The Stop Smiling Review

(Houghton Mifflin)


Thursday, September 18, 2008

By Philip Roth
(Houghton Mifflin)

Reviewed by Molly Young

Has Philip Roth been spending time on the Animal House couch? His 29th novel, which takes place mostly at a tranquil Midwestern college, includes several key elements of classic campus satires:

1) a panty raid

2) a malevolent dean

3) a riot scene

4) projectile ejaculating

Knowing these four ingredients and the name of the author, you’d likely conjure a work much racier than Indignation, which begins in autumn of 1950, two and a half months after the onset of the Korean War. Marcus Messner is a well-behaved boy from Newark: he’s on the debate team, he plays the infield, he earns A’s, he works at his father’s butcher shop pulling the viscera out of chicken asses. “Nauseating and disgusting, but it had to be done,” he says of the job. “That’s what I learned from my father and what I loved learning: that you do what you have to do.”

It’s a golden lesson, and Marcus Messner loves lessons.
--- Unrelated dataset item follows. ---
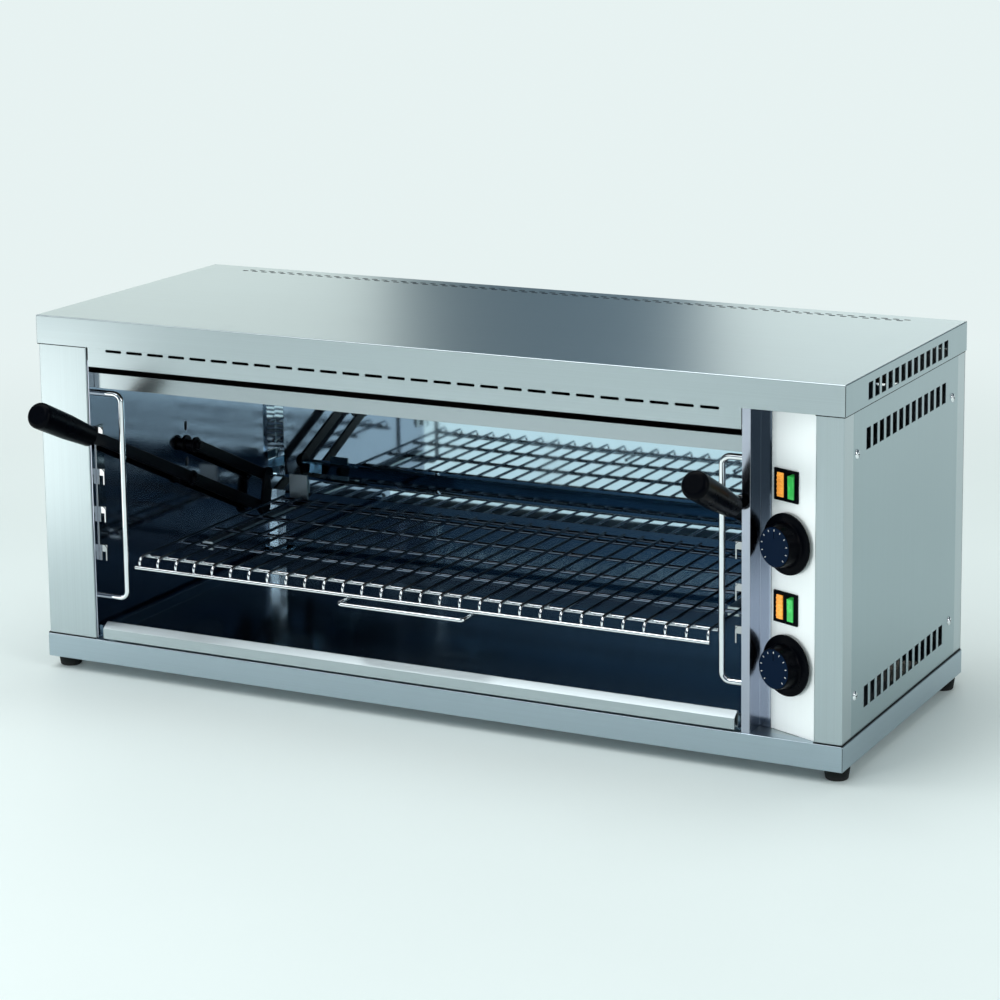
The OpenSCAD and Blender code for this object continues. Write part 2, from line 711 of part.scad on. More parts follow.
// ---- grid and tray ----
// One long wire: up behind the front wire, round a bend and level to the back
module long_wire(x) {
  front = grid_y0 + frame_r + wire_r - wire_sink;
  translate([x, front, grid_z - front_drop]) cylinder(r = wire_r, h = front_drop - bend_r);
  translate([x, front + bend_r, grid_z - bend_r]) rotate([0, 90, 0]) rotate([0, 0, 180])
    rotate_extrude(angle = 90) translate([bend_r, 0]) circle(r = wire_r);
  rod_y(front + bend_r, grid_y1, x, grid_z, wire_r);
}

// Long wires welded on evenly spaced cross wires, one more at the rear end and one at the front
module wire_grid() {
  x0 = grid_x0 - cross_over;
  x1 = grid_x1 + cross_over;
  step = (last_cross - first_cross) / cross_spaces;
  centred() color(chrome) {
    for (i = [0 : grid_n - 1]) long_wire(grid_x0 + i * grid_step);
    for (i = [0 : cross_spaces]) rod_x(x0, x1, first_cross + i * step, cross_wire_z, frame_r);
    rod_x(x0, x1, grid_y1 - frame_r, cross_wire_z, frame_r);
    rod_x(x0, x1, grid_y0, front_wire_z, frame_r);
  }
}

// Finger loop below the grid's front edge
module pull_loop() {
  w = 67;
  r = 4;
  z = front_wire_z - 2 * frame_r - 0.05;
  centred() color(chrome) translate([cav_xc, 0, z]) {
    for (s = [-1, 1]) {
      rod_y(r, grid_y0 + 16, s * w, 0, frame_r);
      translate([s * (w - r), r, 0]) rotate([0, 0, s > 0 ? -90 : 180])
        rotate_extrude(angle = 90) translate([r, 0]) circle(r = frame_r);
    }
    rod_x(-w + r, w - r, 0, 0, frame_r);
  }
}

module drip_tray() {
  x0 = cav_xl + 8;
  x1 = cav_xr - 6;
  z0 = floor_top + 0.2;
  y1 = cav_back - 10;
  wall_h = 12;
  lip_top = z0 + tray_lip + 1;
  t = 1;
  centred() color(bright) {
    block([x0, 9, z0], [x1, y1, z0 + t]);
    for (x = [x0, x1 - t]) block([x, 9, z0], [x + t, y1, z0 + wall_h]);
    block([x0, y1 - t, z0], [x1, y1, z0 + wall_h]);
    translate([x0, 0, 0]) along_x(x1 - x0) polygon([
      [9, z0], [9 + t, z0], [9 + t, lip_top], [8, lip_top + 0.6], [0, lip_top - 5], [0, z0 + 0.6], [5, z0 + 0.6],
      [5, z0 + 0.6 + t], [t, z0 + 0.6 + t], [t, lip_top - 5.6], [8, lip_top - 0.8], [9, lip_top - 0.8]
    ]);
  }
}

// ---- fasteners ----
module dome_screw() {
  rotate_extrude() polygon([[0, -8], [screw_r, -8], [screw_r, 0], [4, 0], [3.7, 1], [2.6, 1.9], [1.2, 2.2], [0, 2.2]]);
}

module cover_screws() {
  centred() color(chrome) {
    for (s = [-1, 1], y = screw_ys, z = screw_zs)
      translate([s * side_x, y, z]) rotate([0, s * 90, 0]) dome_screw();
    for (s = [-1, 1], z = rear_screw_zs)
      translate([s * rear_screw_x, body_d, z]) rotate([-90, 0, 0]) dome_screw();
  }
}

base_pan();
foot(-1, foot_y);  // foot_front_left
foot(1, foot_y);  // foot_front_right
foot(-1, body_d - foot_y);  // foot_rear_left
foot(1, body_d - foot_y);  // foot_rear_right
pillar(-1, pillar_w - inset - sheet - seat_gap);  // left_pillar
pillar(1, half_w - right_flange_x - inset);  // right_pillar
side_panel(-1);  // left_side_panel
side_panel(1);  // right_side_panel
rear_post(-1);  // left_rear_post
rear_post(1);  // right_rear_post
rear_panel();
top_cover();
header_strip();
heat_deflector();
ceiling_reflector();
cavity_left_wall();
cavity_right_wall();
cavity_back_wall();
cavity_floor();
element(0);  // element_front
element(4);  // element_rear
element_supports();
control_panel();
switch_housing(switch_zs[0]);  // switch_housing_upper
switch_housing(switch_zs[1]);  // switch_housing_lower
pilot_lens(switch_zs[0]);  // pilot_lens_upper
pilot_lens(switch_zs[1]);  // pilot_lens_lower
rocker(switch_zs[0]);  // rocker_upper
rocker(switch_zs[1]);  // rocker_lower
regulator(knob_zs[0]);  // regulator_upper
regulator(knob_zs[1]);  // regulator_lower
regulator_shaft(knob_zs[0]);  // regulator_shaft_upper
regulator_shaft(knob_zs[1]);  // regulator_shaft_lower
knob(knob_zs[0]);  // knob_upper
knob(knob_zs[1]);  // knob_lower
terminal_block();
cable_gland();
guide_rod(-1);  // guide_rod_left
guide_rod(1);  // guide_rod_right
stop_hooks(-1);  // stop_hooks_left
stop_hooks(1);  // stop_hooks_right
pivot_studs(-1);  // pivot_studs_left
pivot_studs(1);  // pivot_studs_right
lever(-1, pin_r + running);  // lever_left
lever(1, pin_r + open_play);  // lever_right
grip(-1);  // grip_left
grip(1);  // grip_right
upper_link(-1);  // upper_link_left
upper_link(1);  // upper_link_right
carrier_plate(-1);  // carrier_plate_left
carrier_plate(1);  // carrier_plate_right
rear_cross_bar();
support_arm(-1);  // support_arm_left
support_arm(1);  // support_arm_right
wire_grid();
pull_loop();
drip_tray();
cover_screws();
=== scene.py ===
"""Finishes, wirework and fittings of an electric cheese melter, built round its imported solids."""

import json
import math

import bmesh
import bpy
from bpy.props import FloatProperty, FloatVectorProperty, IntProperty, PointerProperty
from mathutils import Matrix, Vector

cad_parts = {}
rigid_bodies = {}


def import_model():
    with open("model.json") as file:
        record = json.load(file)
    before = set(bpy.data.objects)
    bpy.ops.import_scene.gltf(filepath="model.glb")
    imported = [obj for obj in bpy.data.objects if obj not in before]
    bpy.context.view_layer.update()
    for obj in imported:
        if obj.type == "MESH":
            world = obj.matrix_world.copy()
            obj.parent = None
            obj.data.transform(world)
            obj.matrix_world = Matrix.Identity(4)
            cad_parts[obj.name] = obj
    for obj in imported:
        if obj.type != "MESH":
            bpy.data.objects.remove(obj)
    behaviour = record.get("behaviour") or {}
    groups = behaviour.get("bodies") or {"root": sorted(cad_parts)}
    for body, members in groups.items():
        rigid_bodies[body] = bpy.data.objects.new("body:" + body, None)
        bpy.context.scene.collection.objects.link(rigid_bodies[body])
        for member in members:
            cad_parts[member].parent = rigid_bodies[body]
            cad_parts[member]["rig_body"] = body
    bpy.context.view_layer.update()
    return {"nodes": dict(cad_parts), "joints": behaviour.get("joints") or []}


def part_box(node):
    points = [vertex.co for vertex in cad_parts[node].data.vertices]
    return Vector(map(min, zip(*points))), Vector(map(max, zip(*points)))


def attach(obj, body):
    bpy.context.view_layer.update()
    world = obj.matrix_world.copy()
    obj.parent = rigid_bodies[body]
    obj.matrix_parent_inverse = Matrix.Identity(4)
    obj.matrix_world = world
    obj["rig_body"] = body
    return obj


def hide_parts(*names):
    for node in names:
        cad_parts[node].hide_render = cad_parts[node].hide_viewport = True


bl_info = {
    "name": "Cheese melter looks",
    "version": (1, 0, 0),
    "blender": (4, 5, 0),
    "location": "View3D > Sidebar > Melter",
    "description": "Sheet metal, wirework, lever gear and controls of an electric cheese melter",
    "category": "Object",
}

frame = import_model()
MM = 0.001


# ---- sizes and colours a user would change ----

COLOUR = {"subtype": "COLOR", "min": 0, "max": 1}
LENGTH = {"unit": "LENGTH", "min": 0}
POWER = {"unit": "POWER", "min": 0}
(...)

Things go well for him until his father unexpectedly begins to crack up after Marcus enrolls at a local college. He doesn’t go nuts so much as he becomes hysterical with the fear that his son will die. It’s an all-enveloping fear and not an irrational one; this is a time, after all, when most Americans knew people who died in the Second World War. Convinced that “the tiniest step can have tragic consequences,” the elder Messner dogs his son to the brink of a meltdown, prompting Marcus to flee his father’s protectiveness by heading west.

His destination is Winesburg, a “small liberal arts and engineering college in the farm country of north-central Ohio.” Though this is not typical Roth territory, the author doesn’t fetishize the school: Elms are elms, deans are deans, frats are frats. Here we find Roth in non-behemoth mode, the writer of Everyman rather than American Pastoral. The sentences are shorter, and there is little rhetorical sweep, little that aspires to grandness. We learn early in the novel that Marcus dies at age nineteen in the Korean War — that he is, in fact, recounting his life from beyond the grave — and it is as though Roth has aimed to produce a muted little tragedy in keeping with the brevity of his narrator’s life. His Marcus is a boy who reads the newspaper obsessively because of the likelihood that he’ll be drafted; who obeys his mother’s every command; who memorizes Bertrand Russell. He is the kind of young man who doesn’t exist in present-day America, and we are meant to mourn the loss of his type.

Roth chooses a specific historical moment for the education of young Marcus, one when moral supremacy was not only a concern of the nation but of the individual as well. While the country fought communism and North Korea, its young men fought the influence of promiscuous girls and poor study habits. A certain seriousness was required of boys like Marcus, and yet he, despite his gravity, is an innocent. Confronted with the possibility of his parents’ divorce, Marcus finds himself (and not for the first time) a “tiny creature who is nothing but its need of perpetual nurture.” Indignation can be read as a coming-of-age tale, but it’s as much a narrative of vulnerability as of maturation.

Roth’s scenes and characters make more sense in light of this point: the egg-like insularity of Winesburg, Marcus’ fragile love interest (a suicidal enchantress named Olivia Hutton), and the narrator’s retrospective account of his “nineteen little years” from a place somewhere between life’s end and annihilation. The move is inward, from coastal Newark into the heartland, and into the self.

If Roth is attending here to the topic of vulnerability, his prose has adjusted itself to the theme. The result is an uncharacteristically tame novel, with a shyness of prose and, occasionally, an odd mawkishness. Roth usually excels at pinning down universal experiences with language sharp enough to make them new. Like most of his novels, Indignation reads well and quickly without being the kind of book that you’d necessarily want to pick up again. Usually this is a sign of Roth’s prescience, of the fact that each of his novels seems to arrive at exactly the right historical moment. With Indignation, it derives also from the slightness of the book. The novel itself (and its prose and length) does not measure up to its intended tragedy. Roth can do short and piercing well, but Indignation is short and insufficient, and it fails to trouble us as it wants to.